I get what you say about "coercive circumstances that existed at the time of the act." However, the following paragraph isn't at all reassuring. I mean, there may well be circumstances that pressure someone into having sex. But if their sexual partner isn't personally responsible for those circumstances, why should they suffer?


That may be, but the article is characterizing McKinnon’s view, not quoting it.

As to “responsibility” it’s not an easy concept either. People who don’t create the coercive circumstances often knowingly take advantage of them. I’d point out that when McKinnon wrote the quote, it was still legally impossible in some states to rape your wife. (Marriage was essentially considered irrevocable consent.) Even today, social dynamics are geared toward what male expectations—sex on demand with no strings attached. Any given man many not create this framework, but they live within it and take advantage of it. (Although that’s slowly changing. They did an investigation at my kid’s school into widespread sex between male teachers and high school students in the 1970s and 1980s. At the time it was “bad” but tolerated. Today we would call it rape. The liberalism of the sexual revolution, which as Dworkin points out accrued largely to the benefit of men, is being recalibrated and that’s a good thing.)

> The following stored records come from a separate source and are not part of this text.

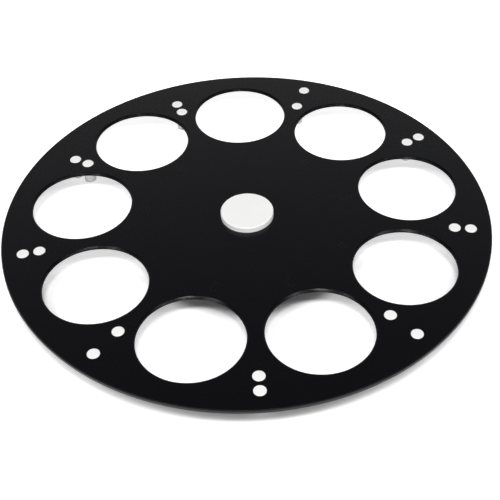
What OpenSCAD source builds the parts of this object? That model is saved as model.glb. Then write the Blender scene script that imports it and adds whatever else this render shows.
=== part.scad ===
// Nine-place filter carousel: a thin black disc with threaded filter seats, a white hub that
// holds a ball bearing, and white code pins that mark each seat for the position sensors.
// Millimetres, +Z up. The origin is on the hub axis, level with the tips of the code pins.

/* [Plate] */
// Width of the disc outside its filter seats
rim_w = 10.8; // [9:0.1:20]
// Thickness of the disc
plate_t = 2; // [1.6:0.1:3]
// Chamfer on both edges of the rim
rim_chamfer = 0.3; // [0.1:0.05:0.6]

/* [Filter seats] */
// Diameter of the circle that the seat centres lie on
seat_circle_d = 160; // [156:0.5:164]
// Major diameter of the filter thread
thread_d = 48; // [46:0.5:49]
// Pitch of the filter thread
thread_pitch = 0.75; // [0.5:0.05:1]
// Opening of the countersink beyond the thread's major diameter
countersink_over = 0.4; // [0.2:0.1:0.8]
// Depth of the countersink on each face
countersink_t = 0.35; // [0.2:0.05:0.5]
// Angle of seat 1 from the X axis
seat_1_angle = 210; // [180:1:219]

/* [Code pins] */
// Diameter of the spigot that is pressed through the disc
spigot_d = 5.5; // [4.5:0.1:5.7]
// Height of the spigot's end above the disc
spigot_rise = 0.35; // [0.1:0.05:1]
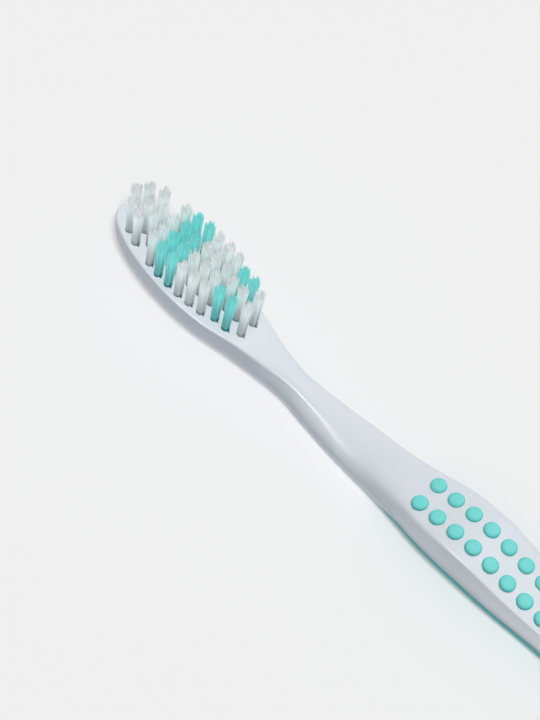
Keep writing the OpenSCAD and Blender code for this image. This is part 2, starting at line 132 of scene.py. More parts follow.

I do appreciate the historical context. And I agree that sexual assault and harassment aren't acceptable.

But if the women profiled in TFA are credible, things have gone too far on college campuses.


> > If you don't push the line on consent you have nothing to worry about.

Hell of a gamble to take with your life and freedom


If you have nothing to hide, then you also have nothing to worry about w.r.t, say, increased police surveillance.

Funny how that works...


Since you mention it, you might be safer off just filming it. Dashcams arent legal in my jurisdiction either due to privacy concerns but people still use them.

What sounds like a crazy exaggerated joke(ok it is), there were actually cases where this happened and prevented people from being sentenced as rapists. The Gina-Lisa Lohfink case in Germany for example. The sex tape is arguably what saved these men from jail. An especially disconcerning part however is that the allegations were made after the video surfaced. So even with video proof it was a matter for a court with experts being called in to interpret the video.